To ensure the success of the outage – which gets underway in September – an immense amount of work is being put into the planning phase. Dan Beezer, engineering team leader at Uniper, is well aware that a project of this scope would normally be three years in the planning: Cottam has had just 18 months.

“We’ve really needed to pick up the pace,” he says. “We can’t rely on standard processes. We need to be that bit more agile and clever in our thinking.”

He observes how different phases of a project drive different relationships. “During the negotiations, we collaborated very much as one team with Siemens. We were working for a convincing business case, albeit one of us was a supplier and one a customer. We need that same ‘one team’ approach when planning for delivery, and that’s meant quickly building the same strong relationships with the project management, engineering and field service guys in Siemens. That wider team is now really starting to gel.”

As important as it is for Uniper and Siemens to work as one team, so the different businesses within Siemens – primarily, the turbine engineering specialists in Newcastle and those providing the distributed control system, based in Manchester – need to work as one. “Internal communication is a challenge for all big companies,” reflects Mike. “We often find that we’re the common denominator, helping others to work closer together.”

Martin McMenzie, the Siemens project manager for Cottam, appreciates the point. “We need to operate as One Siemens. We’ve presented one plan to Uniper and we need to work in a co-ordinated way. We’re all working within the same turbine hall and we’re dependent on each other.
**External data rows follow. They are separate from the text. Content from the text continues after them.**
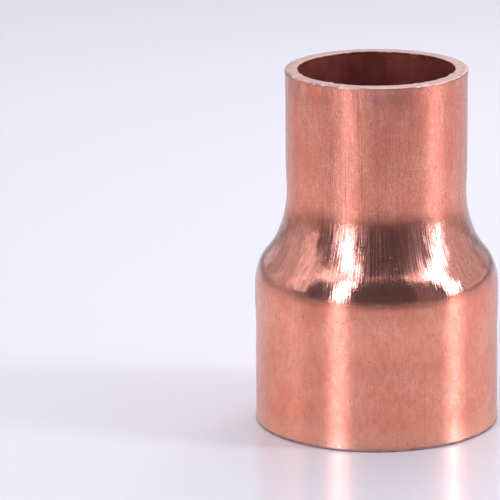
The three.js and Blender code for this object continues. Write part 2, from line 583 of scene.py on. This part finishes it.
FLOOR_RADIUS = 4.0
FLOOR_SEGMENTS = 96
FLOOR_GAP = 0.02 * MM  # the floor lies this far under the object

FAR = 0.6  # distances of the lights from the object, in metres
NEAR = 0.45
CLOSE = 0.24
PLAIN = (1.0, 1.0, 1.0)
COOL = (0.94, 0.96, 1.03)
BLUISH = (0.92, 0.98, 1.15)

# Soft lights round the object: name, azimuth, lowest and highest elevation and width in
# degrees, brightness, tint, distance and shape.
LIGHTS = [
    ("strip_left", -36, 1.5, 60, 7.2, 12.8, BLUISH, NEAR, "ELLIPSE"),
    ("strip_right", 78.5, 2.5, 58, 10.0, 10.6, BLUISH, NEAR, "ELLIPSE"),
    ("side_left", -84, 10, 42, 19, 1.1, PLAIN, FAR, "RECTANGLE"),
    ("low_left", -107, 6, 44, 28, 0.40, PLAIN, FAR, "RECTANGLE"),
    ("fill_right", 52, 4, 50, 20, 0.14, PLAIN, FAR, "RECTANGLE"),
    ("bar_left", -72, 44, 57, 44, 0.42, PLAIN, FAR, "RECTANGLE"),
    ("side_right", 113, 5, 40, 46, 0.54, PLAIN, FAR, "RECTANGLE"),
    ("back_left", -128, 5, 28, 40, 0.33, PLAIN, FAR, "RECTANGLE"),
    ("back", 180, 5, 27, 78, 0.50, COOL, FAR, "RECTANGLE"),
    ("strip_back", 158, 30, 60, 14, 4.0, COOL, CLOSE, "RECTANGLE"),
    ("overhead", 180, 28, 116, 91, 1.34, COOL, CLOSE, "RECTANGLE"),
]

ROOM_DIM = (0.12, 0.12, 0.14, 1)
ROOM_PALE = (0.42, 0.42, 0.46, 1)
PALE_WALL_TOP = (0.13, 0.07)  # sine of the elevation where the pale wall ends and is full
PALE_WALL_FRONT = (-0.55, 0.05)  # Y of the direction where it starts and is full

# The camera: lens in millimetres, distance in metres and angles in degrees
LENS = 288.0
CAMERA_DISTANCE = 0.4073
CAMERA_ELEVATION = 15.05
CAMERA_YAW = 1.876
CAMERA_PITCH = -0.085
CAMERA_ROLL = -0.526
CLIP_START, CLIP_END = 0.01, 20.0


def place_floor():
    """A wide round pale floor, so that it reaches the horizon from every side."""
    turns = [2 * math.pi * k / FLOOR_SEGMENTS for k in range(FLOOR_SEGMENTS)]
    verts = [(FLOOR_RADIUS * math.cos(a), FLOOR_RADIUS * math.sin(a), 0.0) for a in turns]
    mesh = bpy.data.meshes.new("studio_floor")
    mesh.from_pydata(verts, [], [range(FLOOR_SEGMENTS)])
    mesh.materials.append(floor_paint())
    floor = bpy.data.objects.new("studio_floor", mesh)
    floor.location.z = body_low.z - FLOOR_GAP
    bpy.context.scene.collection.objects.link(floor)


def direction(azimuth, elevation):
    """Unit vector from the object. Azimuth 0 is the camera's side, and 90 is +X."""
    a, e = math.radians(azimuth), math.radians(elevation)
    return Vector((math.sin(a) * math.cos(e), -math.cos(a) * math.cos(e), math.sin(e)))


def softbox(name, azimuth, lowest, highest, across, brightness, tint, distance, shape):
    """An area light facing the object, across degrees wide, equally bright at any size."""
    width = 2 * distance * math.tan(math.radians(across / 2))
    height = 2 * distance * math.tan(math.radians((highest - lowest) / 2))
    area = width * height * (math.pi / 4 if shape == "ELLIPSE" else 1)
    light = bpy.data.lights.new(name, "AREA")
    light.shape = shape
    light.size, light.size_y = width, height
    light.energy = brightness * math.pi * area
    light.color = tint
    lamp = bpy.data.objects.new(name, light)
    towards = direction(azimuth, (lowest + highest) / 2)
    lamp.location = towards * distance
    lamp.rotation_euler = towards.to_track_quat("Z", "Y").to_euler()
    lamp.visible_camera = False
    bpy.context.scene.collection.objects.link(lamp)


def place_room():
    """A dim room with a pale low wall round the sides and back, and none in front."""
    world = bpy.data.worlds.new("studio")
    world.use_nodes = True
    tree = world.node_tree
    where = tree.nodes.new("ShaderNodeTexCoord").outputs["Generated"]

    def share(axis, start, end):
        along = tree.nodes.new("ShaderNodeVectorMath")
        along.operation = "DOT_PRODUCT"
        along.inputs[1].default_value = axis
        tree.links.new(where, along.inputs[0])
        ramp = tree.nodes.new("ShaderNodeMapRange")
        ramp.interpolation_type = "SMOOTHSTEP"
        ramp.inputs["From Min"].default_value = start
        ramp.inputs["From Max"].default_value = end
        tree.links.new(along.outputs["Value"], ramp.inputs["Value"])
        return ramp.outputs["Result"]

    wall = tree.nodes.new("ShaderNodeMath")
    wall.operation = "MULTIPLY"
    tree.links.new(share((0, 0, 1), *PALE_WALL_TOP), wall.inputs[0])
    tree.links.new(share((0, 1, 0), *PALE_WALL_FRONT), wall.inputs[1])
    tone = tree.nodes.new("ShaderNodeMix")
    tone.data_type = "RGBA"
    tree.links.new(wall.outputs[0], tone.inputs["Factor"])
    tone.inputs["A"].default_value = ROOM_DIM
    tone.inputs["B"].default_value = ROOM_PALE
    result = next(o for o in tone.outputs if o.type == "RGBA")
    tree.links.new(result, tree.nodes["Background"].inputs["Color"])
    bpy.context.scene.world = world


def turned(axis, degrees):
    return Quaternion(axis, math.radians(degrees))


def place_camera():
    """Looks slightly down, turned so that the object stands right of the middle."""
    camera = bpy.data.cameras.new("camera")
    camera.lens = LENS
    camera.clip_start, camera.clip_end = CLIP_START, CLIP_END
    eye = bpy.data.objects.new("camera", camera)
    bpy.context.scene.collection.objects.link(eye)
    centre = Vector((0, 0, (body_low.z + body_high.z) / 2))
    away = direction(0, CAMERA_ELEVATION)
    eye.location = centre + away * CAMERA_DISTANCE
    aim = turned((0, 0, 1), CAMERA_YAW) @ away.to_track_quat("Z", "Y")
    aim = aim @ turned((1, 0, 0), CAMERA_PITCH) @ turned((0, 0, 1), CAMERA_ROLL)
    eye.rotation_euler = aim.to_euler()
    bpy.context.scene.camera = eye
    bpy.context.scene.view_settings.view_transform = "Standard"


place_camera()
place_reducer()
place_floor()
for light in LIGHTS:
    softbox(*light)
place_room()
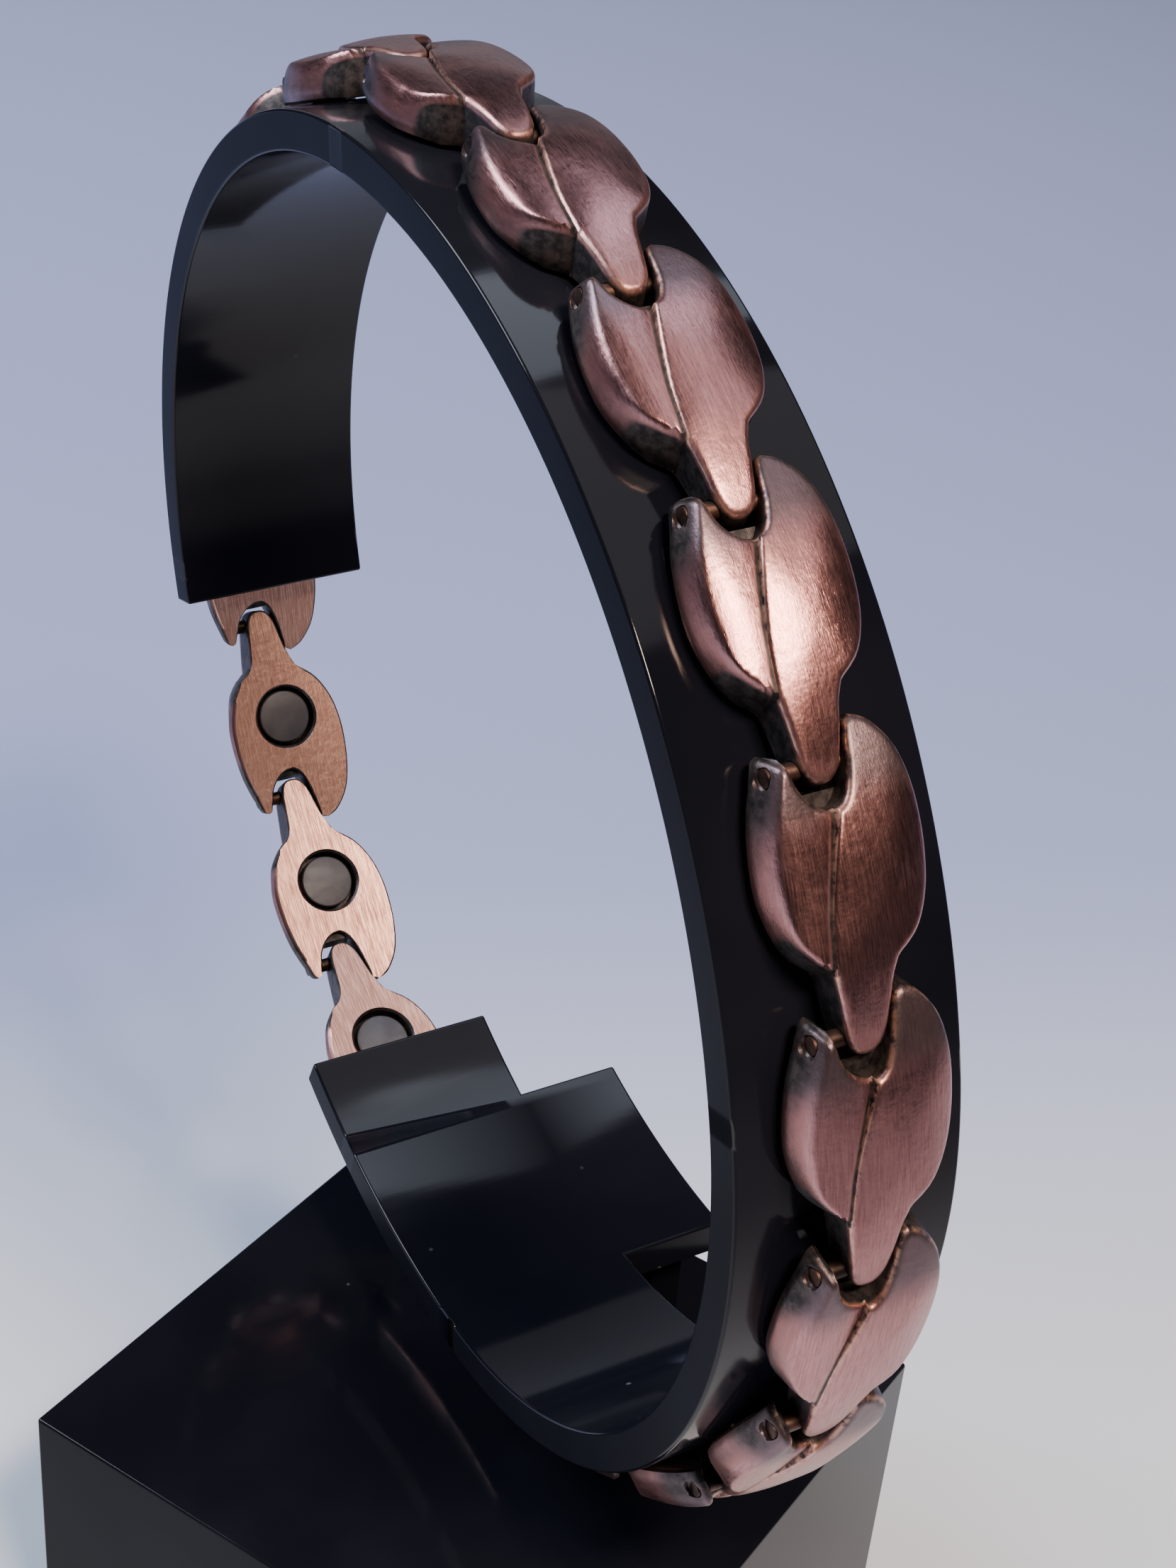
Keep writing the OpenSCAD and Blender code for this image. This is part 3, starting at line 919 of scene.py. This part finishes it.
grey_plate = grey_plate_finish()
for number in range(1, link_count + 1):
    magnet = rod_mesh(
        magnet_d / 2, magnet_h, 48, (0.0, magnet_along, magnet_sink + magnet_h / 2), (0.0, 0.0, 1.0)
    )
    bevelled(magnet, 0.1, 3, 50.0)
    lie = to_metres @ chord_place(hinge(number - 1), hinge(number))
    bmesh.ops.transform(magnet, matrix=lie, verts=magnet.verts)
    name = "magnet_%02d" % number
    finished("disc_" + name, magnet, grey_plate, [name])

# The hinge pins: copper wire, cut to length and pressed through each tongue and notch. Their
# solids are right as they are; their near-black copper colour is painted shade, for the dark inside
# the bores.
def dark_copper_finish():
    material, start = new_finish("dark_copper")
    place = start.node("TexCoord", {}, {}, out=3)
    cloud = speckle(start, place, 900.0, 3.0)
    rings = speckle(start, stretched(start, place, (900.0, 5200.0, 900.0)), 1.0, 2.0)
    # Near-black copper: painted shade for the pin ends sitting down in the bores.
    tone = start.tint(cloud.band(0.35, 0.65), (0.03, 0.022, 0.02, 1), (0.13, 0.075, 0.06, 1))
    bump = start.node("Bump", {}, {"Strength": 0.2, "Distance": 0.00003, "Height": rings})
    shader = start.node(
        "BsdfPrincipled",
        {},
        {
            "Base Color": tone,
            "Metallic": 0.9,
            "Roughness": 0.35 + cloud * 0.2,
            "Normal": bump,
        },
    )
    start.node("OutputMaterial", {}, {"Surface": shader})
    return material


dark_copper = dark_copper_finish()
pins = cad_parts["hinge_pins"]
pins.data.materials.clear()
pins.data.materials.append(dark_copper)

# The clasp: a plain curved copper bar on the hidden side, with a tongue at one end and two horns
# at the other, its edges rounded and its face brushed.
clasp_w, clasp_h, clasp_corner_r, clasp_horn, clasp_tip, clasp_neck = 6.4, 2.6, 1.1, 1.1, 0.15, 2.9
clasp_half = (hinge(link_count) - hinge(0)).length / 2
body_low, body_high = clasp_neck - clasp_half, clasp_half + clasp_horn


def upright(edge):
    return abs((edge.verts[0].co - edge.verts[1].co).normalized().z) > 0.9


bar = box_mesh((-clasp_w / 2, body_low, 0.0), (clasp_w / 2, body_high, clasp_h))
bevelled(bar, clasp_corner_r, 8, 60.0, upright)
neck = box_mesh(
    (tongue_x - tongue_w / 2, clasp_tip - clasp_half - tongue_w / 2, 0.0),
    (tongue_x + tongue_w / 2, body_low + 1.0, clasp_h),
)
bevelled(neck, 0.8, 8, 60.0, lambda edge: upright(edge) and edge.verts[0].co.y < body_low)
slot = box_mesh(
    (notch_x - 0.51 * notch_w, clasp_half - notch_depth, -1.0),
    (notch_x + 0.58 * notch_w, body_high + 1.0, clasp_h + 1.0),
)
bevelled(slot, 1.1, 8, 60.0, lambda edge: upright(edge) and edge.verts[0].co.y < clasp_half)
bar = joined(joined(bar, [neck], "UNION"), [slot])
for k in range(1, 30):
    level = -clasp_half + 2 * clasp_half * k / 30
    bmesh.ops.bisect_plane(
        bar,
        geom=bar.verts[:] + bar.edges[:] + bar.faces[:],
        dist=0.0001,
        plane_co=(0.0, level, 0.0),
        plane_no=(0.0, 1.0, 0.0),
    )
bar_r = side_path
for vert in bar.verts:
    vert.co.z += math.sqrt(bar_r ** 2 - vert.co.y ** 2) - math.sqrt(bar_r ** 2 - clasp_half ** 2)
bevelled(bar, 0.3, 3, 50.0)
bores = [
    rod_mesh(bore_r, 2 * link_w, 28, (0.0, along, pin_z), (1.0, 0.0, 0.0))
    for along in (clasp_half, -clasp_half)
]
bar = joined(bar, bores)
place_layer = bar.verts.layers.float_vector.new("place")
wear_and_light_layer = bar.verts.layers.float_vector.new("wear")
for vert in bar.verts:
    vert[place_layer] = vert.co
    top = clasp_h + math.sqrt(bar_r ** 2 - vert.co.y ** 2) - math.sqrt(bar_r ** 2 - clasp_half ** 2)
    side_gap = clasp_w / 2 - abs(vert.co.x)
    vert[wear_and_light_layer] = (min(max(side_gap, 0.0), 1.5), -1.5, top - vert.co.z)
bmesh.ops.transform(
    bar, matrix=to_metres @ chord_place(hinge(link_count), hinge(0)), verts=bar.verts
)
finished("clasp_bar", bar, antique_copper, ["clasp"])

# The floor: a wide pale table top, seamless, its colour with painted light: lighter near and in
# front of the object, a little darker far back, and darker past the object toward +x as painted
# shade.
floor_finish, start = new_finish("pale_table")
place = start.node("TexCoord", {}, {}, out=3)
mottle = speckle(start, place, 2.0, 2.0)
across, away = place.parts()[:2]
depth = across - away * 0.4
lit = start.tint(mottle, (0.42, 0.49, 0.80, 1), (0.46, 0.53, 0.84, 1))
# Painted light: a little darker far back, and lighter near and in front of the object.
lit = start.tint(depth.band(-0.40, -0.12), lit, (0.37, 0.45, 0.77, 1))
lit = start.tint(depth.band(-0.095, 0.0), lit, (0.76, 0.86, 1.0, 1))
# Painted shade past the object toward +x.
shade = start.tint(across.band(0.018, 0.14), lit, (0.25, 0.27, 0.33, 1))
shader = start.node("BsdfPrincipled", {}, {"Base Color": shade, "Roughness": 0.6})
start.node("OutputMaterial", {}, {"Surface": shader})
floor_mesh = bmesh.new()
bmesh.ops.create_grid(floor_mesh, x_segments=2, y_segments=2, size=3.0)
floor_data = bpy.data.meshes.new("table_top")
floor_mesh.to_mesh(floor_data)
floor_mesh.free()
floor_data.materials.append(floor_finish)
floor = bpy.data.objects.new("table_top", floor_data)
bpy.context.scene.collection.objects.link(floor)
It’s got to be a team approach.”

John Miller, head of Projects at Siemens, is keen to capitalise on best practices from other major outages. “One advantage we have is the detailed planning we did for the SP7 upgrade at Marchwood 18 months ago; we’re not building a plan from first principles. But that certainly doesn’t mean we can be complacent, and at the start of this year we intensified the discussions we’re having with Dan and Mike. We’re using the same style of project management that we used very successfully at Seabank last year to really drive activities forward and maintain momentum.”

Dan sees two main outage challenges. The first is technical. “This is not just a standard major outage. It’s a very complex technology upgrade that also includes the whole distributed control system. We’re introducing completely new systems which have to work with each other and with our existing plant, and that means creating a really robust and detailed commissioning plan for all eventualities. This is more akin to building a new power plant.” Preparing for ‘what if’ scenarios helps him sleep at night. “You always need a Plan B.”

“The hot and cold commissioning is a critical part of the project and a key focus area in our planning,” confirms Martin. “There are many more checks needed than in a standard major outage to ensure we meet or better our performance guarantees, plus we have to schedule in tests where National Grid is present too. That all calls for additional upfront preparation.”

The other big challenge relates to people. “Right from the start of the planning phase we’ve seen the welfare of people as our highest priority,” says Dan. “We don’t want people to work excessive hours. We’ve looked, for example, at how tweaking our plans could mean a 10-hour rather than a 12-hour day, as well as smaller things like how we can improve catering facilities and site parking.”

“Our leadership team is totally committed to people’s wellbeing,” underlines Ian. “We don’t want anyone to be hurt, or to feel highly stressed, and that message must filter through to everyone working on our site. We won’t achieve the productive calm we’re looking for if people feel under constant pressure.”

Dan believes Uniper and Siemens share very similar values when it comes to safety and wellbeing. “Your Zero Harm vehicle is coming to Cottam and you’re planning to deliver the same site safety induction to all subcontractors on the project. That’s the right message from day one.”

As September nears, everyone is aware of the accelerating pace. “Everything’s coming together now and we know we have to continue to build the momentum,” says Mike. “The face-to-face meetings – either here at Cottam or at Siemens sites – are frequent and that really helps to build understanding. When you’re looking to achieve big things, you need that bedrock of big relationships.

“The advance work carried out by the Siemens engineering team during the negotiation period shows the strength of the relationship,” he adds. “It was above and beyond our expectations and took a lot of risk out of the project, plus it got us off to a really good start. Accessing that breadth and depth of OEM expertise and knowledge through every step of the planning phase is just as important.”

“The best outages start very quietly,” says Dan. “They’re almost boring. That’s just what we want: a steady start with no surprises. And if we pay attention to every last detail in the planning, that’s what we’ll have.”

“We all recognise this is a complex outage,” adds Ian, “and part of our job is to set expectations and standards. That can mean challenging people and checking their understanding. It’s also about dialogue and helping them to deliver.

“Whatever problems we might face, we’ll work as one team to find solutions. We have a positive mindset. So let’s go for it! And win for everyone concerned.”